Mi prejuicio fue desvaneciéndose, no porque el barrio no sea peligroso (lo es), sino porque también es un sitio donde la mayoría de los que habitan aquí se levantan a las cuatro de la mañana para llegar a las ocho a sus trabajos y escuelas. Como diría mi abuela: “son personas de bien”, que se ganan la vida honradamente.

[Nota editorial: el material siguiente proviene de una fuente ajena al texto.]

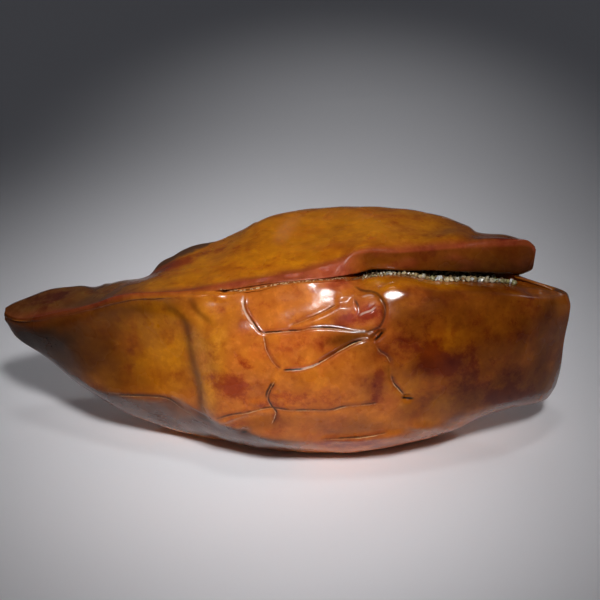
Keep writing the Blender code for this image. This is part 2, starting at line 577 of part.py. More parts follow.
def make_stone(lines):
    grid = tumble(weather(tumble(loft(lines), WEAR_BEFORE)), WEAR_AFTER)
    rows, stations = grid.shape[:2]
    ids = np.arange(rows * stations).reshape(rows, stations)
    under = np.roll(ids, -1, 0)
    quads = np.stack([ids[:, :-1], ids[:, 1:], under[:, 1:], under[:, :-1]], -1)
    faces = quads.reshape(-1, 4).tolist()
    keel_row = row_of("keel")
    points = grid.reshape(-1, 3)
    faces += zip_end(ids[:, 0].tolist(), points, keel_row)
    faces += [f[::-1] for f in zip_end(ids[:, -1].tolist(), points, keel_row)]
    stone = add_object("agate", points, faces,
                       material("agate", (0.48, 0.16, 0.03), 0.22))
    fewer = stone.modifiers.new("fewer faces", "DECIMATE")
    fewer.ratio = STONE_TRIANGLES / (2.0 * rows * stations)
    fewer.use_collapse_triangulate = True

    # the belly is cut level, so that the stone stands on a true flat
    ground = bpy.data.meshes.new("ground")
    bm = bmesh.new()
    bmesh.ops.create_cube(bm, size=0.2)
    bmesh.ops.translate(bm, verts=bm.verts, vec=(0, 0, -0.1))
    bm.to_mesh(ground)
    bm.free()
    block = bpy.data.objects.new("ground", ground)
    bpy.context.scene.collection.objects.link(block)
    block.hide_render = True
    block.display_type = "WIRE"
    foot = stone.modifiers.new("foot", "BOOLEAN")
    foot.operation = "DIFFERENCE"
    foot.solver = "EXACT"
    foot.object = block
    return stone


def make_grit():
    a = np.linspace(GRIT_FROM, GRIT_TO, GRIT_LONG)
    high, low = along(LIP_HIGH, a), along(LIP_LOW, a)
    roof = from_sheet(a, high[:, 0], high[:, 1])
    floor = from_sheet(a, low[:, 0], low[:, 1])
    deep = along(SLOT_DEPTH, a)[:, 0]
    v = np.linspace(0, 1, GRIT_DEEP)
    y = floor[:, 1:2] + 0.9 + v * (0.72 * deep[:, None] - 0.9)
    x = np.repeat(floor[:, 0:1], GRIT_DEEP, axis=1)
    bottom = floor[:, 2:3] - 0.22 * (y - floor[:, 1:2]) + GRIT_CLEAR
    limit = roof[:, 2:3] - 0.05 * (y - roof[:, 1:2]) - GRIT_CLEAR
    # crystals: every point of the bed has its own height, larger to the right
    i, j = np.indices(x.shape)
    chance = np.modf(np.abs(np.sin(12.9898 * i + 78.233 * j + 4.1) * 43758.5453))[0]
    size = np.interp(a, [15, 30, 45, 52], [0.6, 0.9, 1.4, 2.0])[:, None]
    border = np.minimum(np.minimum(i, GRIT_LONG - 1 - i) / 1.0,
                        np.minimum(j, GRIT_DEEP - 1 - j) / 1.0)
    height = np.where(border < 0.5, 0.3, 0.35 + size * (0.25 + 0.75 * chance))
    top = np.minimum(bottom + height, np.maximum(limit, bottom + 0.3))
    upper = np.stack([x, y, top], -1).reshape(-1, 3)
    lower = np.stack([x, y, bottom], -1).reshape(-1, 3)
    ids = np.arange(GRIT_LONG * GRIT_DEEP).reshape(GRIT_LONG, GRIT_DEEP)
    under = ids + ids.size
    quads = np.stack([ids[:-1, :-1], ids[1:, :-1], ids[1:, 1:], ids[:-1, 1:]], -1)
    faces = quads.reshape(-1, 4).tolist()
    faces += (quads.reshape(-1, 4)[:, ::-1] + ids.size).tolist()
    for edge, below in ((ids[:, 0], under[:, 0]), (ids[:, -1], under[:, -1]),
                        (ids[0], under[0]), (ids[-1], under[-1])):
        faces += np.stack([edge[:-1], edge[1:], below[1:], below[:-1]], -1).tolist()
    grit = add_object("crevice_grit", np.vstack([upper, lower]), faces,
                      material("crevice_grit", (0.72, 0.66, 0.52), 0.45))
    grit.modifiers.new("flat crystal faces", "TRIANGULATE")
    return grit


for old in list(bpy.data.objects):
    bpy.data.objects.remove(old)

make_stone(guide_lines(STATIONS))
make_grit()
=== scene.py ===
import math
from types import SimpleNamespace

import bpy
import numpy as np
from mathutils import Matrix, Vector


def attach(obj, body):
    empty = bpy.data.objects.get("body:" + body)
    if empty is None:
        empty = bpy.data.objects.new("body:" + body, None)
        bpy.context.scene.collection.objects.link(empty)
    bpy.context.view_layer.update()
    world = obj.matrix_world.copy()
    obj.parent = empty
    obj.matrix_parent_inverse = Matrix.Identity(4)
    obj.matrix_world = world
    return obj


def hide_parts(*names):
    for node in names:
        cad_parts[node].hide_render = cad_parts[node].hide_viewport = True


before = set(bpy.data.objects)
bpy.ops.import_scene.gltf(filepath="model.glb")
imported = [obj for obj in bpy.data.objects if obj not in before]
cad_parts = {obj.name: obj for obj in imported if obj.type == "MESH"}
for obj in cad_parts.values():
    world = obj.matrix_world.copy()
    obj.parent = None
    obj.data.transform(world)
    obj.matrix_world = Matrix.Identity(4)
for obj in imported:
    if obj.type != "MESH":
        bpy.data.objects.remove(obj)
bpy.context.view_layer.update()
mm = 0.001
print("frame loaded")

# The guide lines are drawn on a leaning sheet, as seen by a raised eye.
# (across, up) on the sheet in millimetres, then how far back the line lies.
sheet = {
    "lean": math.radians(27.0),
    "reach": 600.0,                 # from the eye to the sheet
    "width": 150.0,                 # of the sheet, as far as it is in view
    "middle": np.array([0.0, 0.0, 38.4]),
}
sheetUp = np.array([0.0, math.sin(sheet["lean"]), math.cos(sheet["lean"])])
sheetIn = np.array([0.0, math.cos(sheet["lean"]), -math.sin(sheet["lean"])])
eye = sheet["middle"] - sheet["reach"] * sheetIn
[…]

Durante la pandemia, cientos de personas perdieron sus trabajos y ocurrió un fenómeno particular en el barrio. Las calles principales —contrario a lo que se indicaba—, se llenaron de vida por las noches, al son de foquitos que alumbraban puestos de postres, hamburguesas, quesadillas, alitas e incluso micheladas. ¿Negacionismo? ¿Desobediencia civil? ¿Ignorancia? ¿Necedad? No: necesidad de dar sustento a la familia. Ahí estaban con cubrebocas y guantes puestos, con letreros de «solo para llevar» o «servicio a domicilio», los vecinos comprando a los vecinos para apaciguar un poco la crisis. En esos mismos días, cuando las niñas y niños estaban sin clases, se comenzó a ver en los postes de luz anuncios de mamás que daban clases. No eran maestras, pero habían terminado la prepa y podían ayudar a quienes difícilmente habían terminado la primaria.

Sí, en este barrio he visto a un hombre sangrando después de ser apuñalado en una pelea, pero también he aprendido a dejar la llave de mi casa para que cuiden a mis perros mis vecinos, y sé que es seguro. Ya no me da miedo vivir en Chalco, lo que no significa que no viva con precaución. Aquí, en este pueblito medio urbano, medio rural, tan cerca y tan lejos al mismo tiempo de la ciudad y del volcán, se pueden construir redes para aprender a vivir con tranquilidad.